WRITTEN PROBLEM:
Each line from the start of the records through the line containing "SCREW_SIDES = 12" is to be transcribed exactly, and no other line is to be included.

Object modeling scripts:
____________

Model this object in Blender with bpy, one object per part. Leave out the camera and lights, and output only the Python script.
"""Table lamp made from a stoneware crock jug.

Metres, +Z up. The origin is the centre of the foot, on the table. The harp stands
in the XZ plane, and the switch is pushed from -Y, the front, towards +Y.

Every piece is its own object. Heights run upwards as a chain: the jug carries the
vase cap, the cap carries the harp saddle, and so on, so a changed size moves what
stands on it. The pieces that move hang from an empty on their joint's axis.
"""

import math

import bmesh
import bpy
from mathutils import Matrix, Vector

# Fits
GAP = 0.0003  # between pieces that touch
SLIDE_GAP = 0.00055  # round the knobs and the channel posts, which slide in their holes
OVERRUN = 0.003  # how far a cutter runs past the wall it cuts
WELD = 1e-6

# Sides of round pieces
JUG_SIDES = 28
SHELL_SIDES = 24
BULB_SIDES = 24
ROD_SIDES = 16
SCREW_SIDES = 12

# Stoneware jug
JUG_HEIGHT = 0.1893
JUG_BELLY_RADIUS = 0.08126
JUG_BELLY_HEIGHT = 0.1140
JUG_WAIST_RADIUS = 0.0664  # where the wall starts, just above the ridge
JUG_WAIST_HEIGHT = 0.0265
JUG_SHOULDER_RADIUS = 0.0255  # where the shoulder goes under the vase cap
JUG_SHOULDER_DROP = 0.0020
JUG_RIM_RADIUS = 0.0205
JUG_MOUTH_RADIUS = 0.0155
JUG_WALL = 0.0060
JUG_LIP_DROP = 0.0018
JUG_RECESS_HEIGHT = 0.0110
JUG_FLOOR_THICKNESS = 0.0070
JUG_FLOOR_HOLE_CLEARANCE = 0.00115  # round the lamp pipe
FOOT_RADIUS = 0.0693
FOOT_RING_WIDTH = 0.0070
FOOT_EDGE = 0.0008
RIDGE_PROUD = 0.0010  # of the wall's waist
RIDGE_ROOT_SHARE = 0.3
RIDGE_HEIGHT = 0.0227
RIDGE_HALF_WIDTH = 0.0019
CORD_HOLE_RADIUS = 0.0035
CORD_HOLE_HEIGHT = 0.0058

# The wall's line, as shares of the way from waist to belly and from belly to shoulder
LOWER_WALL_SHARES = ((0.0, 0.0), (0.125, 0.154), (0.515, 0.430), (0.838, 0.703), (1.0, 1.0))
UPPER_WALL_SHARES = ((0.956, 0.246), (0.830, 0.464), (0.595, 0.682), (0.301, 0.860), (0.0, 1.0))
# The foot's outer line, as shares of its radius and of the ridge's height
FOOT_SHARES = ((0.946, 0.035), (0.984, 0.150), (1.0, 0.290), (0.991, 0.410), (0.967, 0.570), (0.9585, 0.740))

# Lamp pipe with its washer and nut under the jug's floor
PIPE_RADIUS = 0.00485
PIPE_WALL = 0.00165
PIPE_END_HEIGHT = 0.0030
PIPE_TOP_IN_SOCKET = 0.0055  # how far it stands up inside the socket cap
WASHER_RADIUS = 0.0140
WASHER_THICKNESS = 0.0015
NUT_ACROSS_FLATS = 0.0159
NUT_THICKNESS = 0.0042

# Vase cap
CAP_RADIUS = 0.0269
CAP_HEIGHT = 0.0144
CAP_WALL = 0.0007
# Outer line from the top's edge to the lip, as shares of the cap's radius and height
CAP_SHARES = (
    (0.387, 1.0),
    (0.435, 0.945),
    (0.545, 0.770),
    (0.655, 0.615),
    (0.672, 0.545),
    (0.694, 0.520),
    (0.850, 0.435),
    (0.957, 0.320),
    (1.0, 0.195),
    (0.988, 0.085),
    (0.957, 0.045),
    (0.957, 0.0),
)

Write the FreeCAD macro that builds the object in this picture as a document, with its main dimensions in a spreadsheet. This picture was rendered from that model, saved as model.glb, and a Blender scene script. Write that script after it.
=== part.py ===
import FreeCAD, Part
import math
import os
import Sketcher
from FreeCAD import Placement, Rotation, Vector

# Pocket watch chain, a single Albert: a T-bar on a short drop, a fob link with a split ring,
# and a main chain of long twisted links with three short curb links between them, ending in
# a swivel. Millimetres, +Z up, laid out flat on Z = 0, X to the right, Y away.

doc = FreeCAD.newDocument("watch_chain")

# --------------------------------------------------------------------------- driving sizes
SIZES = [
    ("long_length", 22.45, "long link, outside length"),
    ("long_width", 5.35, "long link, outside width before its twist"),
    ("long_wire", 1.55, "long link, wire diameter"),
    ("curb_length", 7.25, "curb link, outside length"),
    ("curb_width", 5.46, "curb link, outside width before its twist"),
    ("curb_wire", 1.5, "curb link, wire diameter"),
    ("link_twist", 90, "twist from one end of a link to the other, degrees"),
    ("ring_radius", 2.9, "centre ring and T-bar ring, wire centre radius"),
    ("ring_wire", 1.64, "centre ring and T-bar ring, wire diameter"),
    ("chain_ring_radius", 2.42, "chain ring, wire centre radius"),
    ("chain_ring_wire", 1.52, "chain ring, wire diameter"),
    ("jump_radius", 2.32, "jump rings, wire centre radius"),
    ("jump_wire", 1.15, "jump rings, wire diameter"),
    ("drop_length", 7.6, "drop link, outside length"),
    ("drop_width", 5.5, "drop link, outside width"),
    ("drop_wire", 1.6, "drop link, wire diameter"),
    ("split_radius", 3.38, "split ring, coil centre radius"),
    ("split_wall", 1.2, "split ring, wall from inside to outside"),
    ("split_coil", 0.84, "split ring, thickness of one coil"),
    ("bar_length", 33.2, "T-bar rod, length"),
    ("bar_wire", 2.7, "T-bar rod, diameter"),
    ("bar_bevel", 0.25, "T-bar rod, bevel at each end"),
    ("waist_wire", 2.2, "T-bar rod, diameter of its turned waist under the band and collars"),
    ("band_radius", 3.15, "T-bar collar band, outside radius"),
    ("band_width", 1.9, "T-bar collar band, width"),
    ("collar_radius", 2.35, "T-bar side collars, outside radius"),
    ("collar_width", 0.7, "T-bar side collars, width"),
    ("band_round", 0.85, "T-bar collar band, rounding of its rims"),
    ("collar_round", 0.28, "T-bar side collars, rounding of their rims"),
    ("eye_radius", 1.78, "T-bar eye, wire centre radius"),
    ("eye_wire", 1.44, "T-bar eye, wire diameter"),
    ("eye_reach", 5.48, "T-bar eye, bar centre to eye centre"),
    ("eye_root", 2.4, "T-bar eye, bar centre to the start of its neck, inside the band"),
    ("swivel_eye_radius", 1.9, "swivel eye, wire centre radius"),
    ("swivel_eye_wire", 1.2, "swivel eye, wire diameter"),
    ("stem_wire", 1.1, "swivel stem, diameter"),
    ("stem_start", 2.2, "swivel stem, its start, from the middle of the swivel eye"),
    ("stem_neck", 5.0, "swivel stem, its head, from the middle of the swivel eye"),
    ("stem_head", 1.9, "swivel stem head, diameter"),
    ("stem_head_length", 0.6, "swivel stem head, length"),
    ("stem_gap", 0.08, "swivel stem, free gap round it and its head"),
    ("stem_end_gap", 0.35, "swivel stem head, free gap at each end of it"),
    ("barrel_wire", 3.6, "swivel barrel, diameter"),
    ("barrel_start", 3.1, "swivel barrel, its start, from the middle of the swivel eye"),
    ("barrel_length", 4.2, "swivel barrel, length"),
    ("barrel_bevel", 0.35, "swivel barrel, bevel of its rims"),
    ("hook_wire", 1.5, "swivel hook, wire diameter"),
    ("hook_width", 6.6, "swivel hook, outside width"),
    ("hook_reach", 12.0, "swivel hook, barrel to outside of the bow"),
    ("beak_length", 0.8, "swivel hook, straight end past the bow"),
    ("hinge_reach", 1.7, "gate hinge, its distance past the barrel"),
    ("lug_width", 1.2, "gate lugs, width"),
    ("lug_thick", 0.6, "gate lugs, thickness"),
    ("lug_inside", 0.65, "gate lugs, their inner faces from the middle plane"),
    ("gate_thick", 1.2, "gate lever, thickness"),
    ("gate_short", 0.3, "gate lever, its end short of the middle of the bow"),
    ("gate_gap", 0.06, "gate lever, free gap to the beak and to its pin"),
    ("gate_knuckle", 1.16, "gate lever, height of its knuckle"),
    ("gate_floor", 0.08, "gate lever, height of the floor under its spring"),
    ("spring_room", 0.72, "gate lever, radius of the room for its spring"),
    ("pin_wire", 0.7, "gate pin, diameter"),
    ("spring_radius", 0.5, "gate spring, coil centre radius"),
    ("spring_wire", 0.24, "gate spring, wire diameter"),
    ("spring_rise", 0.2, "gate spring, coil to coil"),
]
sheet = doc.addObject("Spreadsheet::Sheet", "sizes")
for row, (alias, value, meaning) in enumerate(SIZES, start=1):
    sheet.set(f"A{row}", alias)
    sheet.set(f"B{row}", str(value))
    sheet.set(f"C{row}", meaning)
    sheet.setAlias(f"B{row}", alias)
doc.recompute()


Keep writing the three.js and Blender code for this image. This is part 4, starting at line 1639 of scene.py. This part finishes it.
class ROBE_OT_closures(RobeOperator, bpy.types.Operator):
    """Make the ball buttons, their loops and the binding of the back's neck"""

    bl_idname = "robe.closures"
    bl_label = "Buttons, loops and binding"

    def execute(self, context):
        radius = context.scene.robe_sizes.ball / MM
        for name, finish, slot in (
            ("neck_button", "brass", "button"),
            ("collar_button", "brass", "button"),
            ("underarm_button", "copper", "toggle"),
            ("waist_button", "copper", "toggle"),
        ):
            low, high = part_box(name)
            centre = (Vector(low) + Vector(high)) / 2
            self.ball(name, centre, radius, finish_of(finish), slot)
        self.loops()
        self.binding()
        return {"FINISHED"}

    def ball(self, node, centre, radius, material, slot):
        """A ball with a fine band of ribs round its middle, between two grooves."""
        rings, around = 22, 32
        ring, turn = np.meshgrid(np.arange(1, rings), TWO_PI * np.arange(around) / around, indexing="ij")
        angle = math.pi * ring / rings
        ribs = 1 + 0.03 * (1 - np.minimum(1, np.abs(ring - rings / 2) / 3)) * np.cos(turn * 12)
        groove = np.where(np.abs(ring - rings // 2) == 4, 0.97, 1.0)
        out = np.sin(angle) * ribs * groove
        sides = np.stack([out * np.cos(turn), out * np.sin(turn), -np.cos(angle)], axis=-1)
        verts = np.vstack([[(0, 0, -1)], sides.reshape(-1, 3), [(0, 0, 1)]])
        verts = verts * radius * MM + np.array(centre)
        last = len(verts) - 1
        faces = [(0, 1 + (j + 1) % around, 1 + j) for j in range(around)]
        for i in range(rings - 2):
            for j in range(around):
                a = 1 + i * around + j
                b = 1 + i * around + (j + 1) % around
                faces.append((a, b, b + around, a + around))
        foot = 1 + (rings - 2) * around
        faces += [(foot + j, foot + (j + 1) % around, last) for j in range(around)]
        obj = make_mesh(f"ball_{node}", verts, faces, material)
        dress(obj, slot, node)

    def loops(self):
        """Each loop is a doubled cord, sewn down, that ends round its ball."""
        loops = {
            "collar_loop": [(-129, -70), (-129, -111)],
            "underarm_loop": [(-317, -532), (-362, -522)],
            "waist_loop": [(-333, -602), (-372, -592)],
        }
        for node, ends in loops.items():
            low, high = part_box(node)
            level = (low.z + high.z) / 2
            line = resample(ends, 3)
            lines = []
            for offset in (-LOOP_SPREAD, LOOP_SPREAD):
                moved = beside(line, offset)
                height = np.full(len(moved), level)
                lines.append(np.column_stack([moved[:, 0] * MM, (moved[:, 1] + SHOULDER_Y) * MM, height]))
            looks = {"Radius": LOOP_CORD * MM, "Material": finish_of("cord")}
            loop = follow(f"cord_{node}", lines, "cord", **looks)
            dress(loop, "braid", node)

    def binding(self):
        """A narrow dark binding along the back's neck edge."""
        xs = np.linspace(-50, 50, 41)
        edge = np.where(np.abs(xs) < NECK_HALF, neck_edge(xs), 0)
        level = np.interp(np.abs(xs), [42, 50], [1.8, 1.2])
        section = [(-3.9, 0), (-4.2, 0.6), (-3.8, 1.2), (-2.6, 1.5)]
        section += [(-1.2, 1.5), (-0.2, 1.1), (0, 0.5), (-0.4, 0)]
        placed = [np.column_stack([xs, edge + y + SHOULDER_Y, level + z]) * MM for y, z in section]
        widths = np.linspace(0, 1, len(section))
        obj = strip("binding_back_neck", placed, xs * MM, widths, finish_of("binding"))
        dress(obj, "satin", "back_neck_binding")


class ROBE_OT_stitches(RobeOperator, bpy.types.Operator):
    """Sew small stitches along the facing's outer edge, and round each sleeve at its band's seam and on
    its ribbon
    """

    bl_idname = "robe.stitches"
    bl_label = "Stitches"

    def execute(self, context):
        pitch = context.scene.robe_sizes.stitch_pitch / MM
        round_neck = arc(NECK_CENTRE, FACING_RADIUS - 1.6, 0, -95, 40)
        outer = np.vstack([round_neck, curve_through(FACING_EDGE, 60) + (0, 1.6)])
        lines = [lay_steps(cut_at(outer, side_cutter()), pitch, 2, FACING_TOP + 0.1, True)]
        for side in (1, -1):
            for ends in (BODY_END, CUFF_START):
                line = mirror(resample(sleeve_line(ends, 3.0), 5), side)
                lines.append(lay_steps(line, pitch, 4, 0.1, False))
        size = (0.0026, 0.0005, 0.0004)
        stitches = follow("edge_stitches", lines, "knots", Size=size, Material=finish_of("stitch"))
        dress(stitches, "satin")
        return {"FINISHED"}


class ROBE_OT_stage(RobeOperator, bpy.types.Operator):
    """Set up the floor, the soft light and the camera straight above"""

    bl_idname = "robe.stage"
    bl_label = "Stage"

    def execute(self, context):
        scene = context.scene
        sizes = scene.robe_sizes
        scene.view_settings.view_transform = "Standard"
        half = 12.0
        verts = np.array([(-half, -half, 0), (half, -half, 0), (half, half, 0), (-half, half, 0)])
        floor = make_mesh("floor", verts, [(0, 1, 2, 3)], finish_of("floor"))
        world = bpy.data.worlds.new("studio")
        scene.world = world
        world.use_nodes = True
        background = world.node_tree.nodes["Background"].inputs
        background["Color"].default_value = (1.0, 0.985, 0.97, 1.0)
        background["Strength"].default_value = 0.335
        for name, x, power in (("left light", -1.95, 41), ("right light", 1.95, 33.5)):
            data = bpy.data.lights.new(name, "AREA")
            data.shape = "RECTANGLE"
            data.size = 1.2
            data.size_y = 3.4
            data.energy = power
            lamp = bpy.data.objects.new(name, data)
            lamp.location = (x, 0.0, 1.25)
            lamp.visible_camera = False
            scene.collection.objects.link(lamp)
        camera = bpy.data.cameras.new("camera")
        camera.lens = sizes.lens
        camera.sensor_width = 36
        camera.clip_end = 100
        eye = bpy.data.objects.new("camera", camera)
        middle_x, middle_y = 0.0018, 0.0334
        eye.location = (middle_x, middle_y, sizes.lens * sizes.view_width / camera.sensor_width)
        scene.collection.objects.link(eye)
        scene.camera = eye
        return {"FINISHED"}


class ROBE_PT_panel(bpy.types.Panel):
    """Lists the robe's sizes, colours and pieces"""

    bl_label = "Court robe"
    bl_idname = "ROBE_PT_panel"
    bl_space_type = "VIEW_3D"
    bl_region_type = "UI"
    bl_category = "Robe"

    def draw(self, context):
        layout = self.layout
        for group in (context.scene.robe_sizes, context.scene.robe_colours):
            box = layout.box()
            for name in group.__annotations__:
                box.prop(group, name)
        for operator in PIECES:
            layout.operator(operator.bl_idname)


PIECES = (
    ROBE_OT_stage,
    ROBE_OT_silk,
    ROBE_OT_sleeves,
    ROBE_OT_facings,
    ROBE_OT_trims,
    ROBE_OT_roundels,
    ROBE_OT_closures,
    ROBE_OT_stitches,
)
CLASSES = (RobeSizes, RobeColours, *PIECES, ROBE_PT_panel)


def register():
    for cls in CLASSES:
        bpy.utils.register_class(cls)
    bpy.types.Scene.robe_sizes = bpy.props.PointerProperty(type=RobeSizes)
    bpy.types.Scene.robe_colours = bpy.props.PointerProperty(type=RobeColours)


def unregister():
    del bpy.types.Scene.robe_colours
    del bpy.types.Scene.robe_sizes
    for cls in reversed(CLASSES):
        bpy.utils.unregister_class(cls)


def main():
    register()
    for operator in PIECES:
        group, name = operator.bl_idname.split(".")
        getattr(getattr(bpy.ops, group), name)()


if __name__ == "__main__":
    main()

____________

RESULT OF THE EXERCISE:
Model this object in Blender with bpy, one object per part. Leave out the camera and lights, and output only the Python script.
"""Table lamp made from a stoneware crock jug.

Metres, +Z up. The origin is the centre of the foot, on the table. The harp stands
in the XZ plane, and the switch is pushed from -Y, the front, towards +Y.

Every piece is its own object. Heights run upwards as a chain: the jug carries the
vase cap, the cap carries the harp saddle, and so on, so a changed size moves what
stands on it. The pieces that move hang from an empty on their joint's axis.
"""

import math

import bmesh
import bpy
from mathutils import Matrix, Vector

# Fits
GAP = 0.0003  # between pieces that touch
SLIDE_GAP = 0.00055  # round the knobs and the channel posts, which slide in their holes
OVERRUN = 0.003  # how far a cutter runs past the wall it cuts
WELD = 1e-6

# Sides of round pieces
JUG_SIDES = 28
SHELL_SIDES = 24
BULB_SIDES = 24
ROD_SIDES = 16
SCREW_SIDES = 12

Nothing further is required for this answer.